Henry Clifton Sorby (10 May 1826 – 9 March 1908) was an English microscopist and geologist. His major contribution was the development of techniques for studying iron and steel with microscopes. This paved the way for the mass production of steel.

Biography

Early life

Sorby was born at Woodbourne, near Sheffield in Yorkshire, and attended Sheffield Collegiate School. He early on developed an interest in natural science. One of his first papers related to the excavation of valleys in Yorkshire. In 1847, when he was 21, his father died, leaving him a comfortable private income. He immediately established a scientific laboratory and workshop at his home.

Petrography

He subsequently dealt with the physical geography of former geological periods, with the wave-structure in certain stratified rocks, and the origin of slaty cleavage.

He took up the study of rocks and minerals under the microscope, and published an important memoir, "On the Microscopical Structure of Crystals", in 1858 (Quart. Journ. Geol. Soc.). In England, he was one of the pioneers in petrography; he was awarded the Wollaston medal by the Geological Society of London in 1869, and became its president. In his presidential addresses, Sorby gave the results of original research on the structure and origin of limestones and of non-calcareous stratified rocks (1879–1880).

In the mid-Victorian years, Sorby was also the first to study the cleavage of slates using a microscope.
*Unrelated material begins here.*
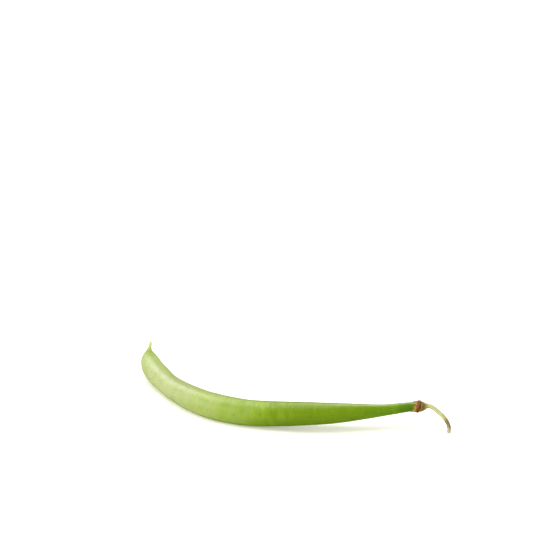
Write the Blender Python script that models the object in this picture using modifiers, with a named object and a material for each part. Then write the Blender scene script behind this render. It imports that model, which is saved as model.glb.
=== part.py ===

In the frame of an ardent debate on the origin and mechanism of the slatey cleavage with the Irish physicist John Tyndall, who was also a pioneering mountain climber (Tyndall name is also associated with the "Golden age of alpinism") and visited the Alps mountains in 1856 for scientific reasons, Sorby devised a quote now famous:

Mountains must indeed be examined with the microscope.

Sorby was one of the first to understand the role and the importance of microscopic processes to explain material deformation and large scale phenomena such as rock cleavage and rock folding caused by tectonic uplift and orogeny.

He studied the microscopical structure of meteorites.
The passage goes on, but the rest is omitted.